Só fui me dar conta de que eu era suburbano quando entrei na faculdade. Até então eu não tinha a menor noção de que eu pertencia a uma subespécie, considerado por muitos um ser de outro mundo, um alien ou algo parecido. Foi preciso atravessar o túnel Santa Bárbara diariamente e estudar jornalismo na FACHA para me dar conta de que eu era suburbano com todas as letras. Nunca, em momento nenhum da minha vida, o fato de morar no subúrbio foi um empecilho pra mim. Desde que descobri vida após o túnel _ nem sempre vida inteligente, diga-se de passagem _ usei e abusei do meu direito de ir e vir pra onde quer que fosse, pouco me importando que tipo de tribo eu iria encontrar ou se eu poderia pertencer a esta ou àquela. Se eu estivesse a fim de ver um filme na sessão da meia-noite nos primórdios do Cineclube Estação Botafogo, eu ia; se eu quisesse ficar na Farani até tarde da madrugada e depois voltar de ônibus pra casa sem receio de assaltos, eu ficava; se a vontade era de ver o pôr do sol no Arpoador, lá estava eu, da mesma maneira que eu ia pros cafundós de Niterói ou Realengo ou Tijuca e Rio Comprido na casa de meus amigos.
Digo isso porque hoje, conversando com um amigo, morador de Botafogo, percebi enraizado nele o tom do preconceito que muitas vezes nós, brasileiros, conseguimos camuflar. Não sou negro, não sou gay, não sou judeu, não sou portador de necessidades especiais, mas sou suburbano, o que para muitos é quase um pecado, motivo de piadas. Ou defeito, sei lá. "Mas por que você resolveu comprar um apartamento no Méier?" é uma das perguntas que mais ouço, sempre acompanhada de uma cara de estranhamento. Na maioria das vezes não me dou ao trabalho de responder e cada vez mais tenho a certeza de que esses que me fazem este tipo de questionamento pensam como aqueles que vivem no Primeiro Mundo e acham que vão encontrar macacos e índios soltos nas ruas de nossas cidades. Porque o estranhamento é o mesmo, só que numa visão macro. Ou não?

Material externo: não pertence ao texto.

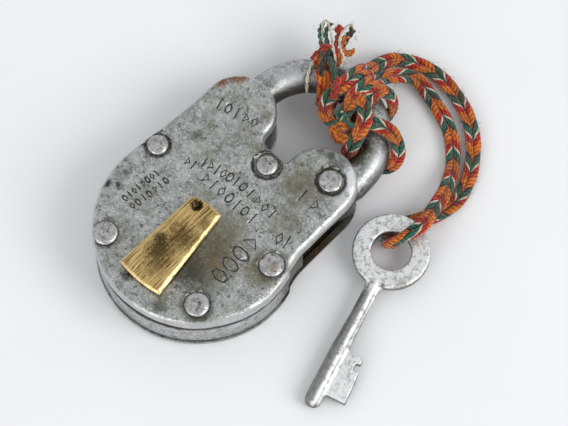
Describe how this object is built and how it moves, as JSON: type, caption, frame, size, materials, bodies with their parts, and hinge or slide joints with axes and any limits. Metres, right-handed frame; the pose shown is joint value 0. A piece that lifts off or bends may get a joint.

Mas vamos deixar o preconceito pra trás e falar das coisas boas do subúrbio. Ontem, assim que deu meia-noite, soou um foguetório dos bons aqui perto de casa. Desta vez era pra anunciar o Dia de Reis. Mais uma vez fui apanhado por boas lembranças da minha infância, no subúrbio de Pilares, onde nasci, morei até um ano de idade, mas por conta da minha avó e de outras tias, tios e primos, frequentei até a adolescência. Lá passava a Folia de Reis de casa em casa. Lembro de uns homens de uniforme e seus instrumentos musicais, umas meninas carregando umas bandeiras, a do Divino, e minha avó com um bolo que ela fazia com as frutas secas e as nozes que sobravam do Natal. Minha mãe também costumava fazer bolo nesta data, mas de uns tempos pra cá, por conta da diabetes, ela perdeu o prazer de fazer doces e seus bolos, assim como os da minha avó, ficaram na saudade. Confesso que faz anos que não vejo passar uma Folia de Reis. Mesmo aqui pelas bandas do Méier, subúrbio do Rio de Janeiro, o Dia de Reis é apenas o dia de desmontar a árvore e guardar os enfeites de Natal. E só. É como diz a letra da música do Tim Maia: "Hoje é o Dia de Santos Reis, anda meio esquecido, mas é dia da festa de Santos Reis!"
No mais, fui com meu filho, o número um, assistir ao filme do Lula. A oposição pode ficar tranquila. Não é um filmaço. Não emociona. E pela pequena quantidade de pessoas na sessão, deve durar pouco tempo em cartaz. É apenas um registro de parte da história de um homem que conseguiu romper com tudo aquilo que um dia conhecemos como preconceito. Mesmo que este preconceito ainda continue velado por aí.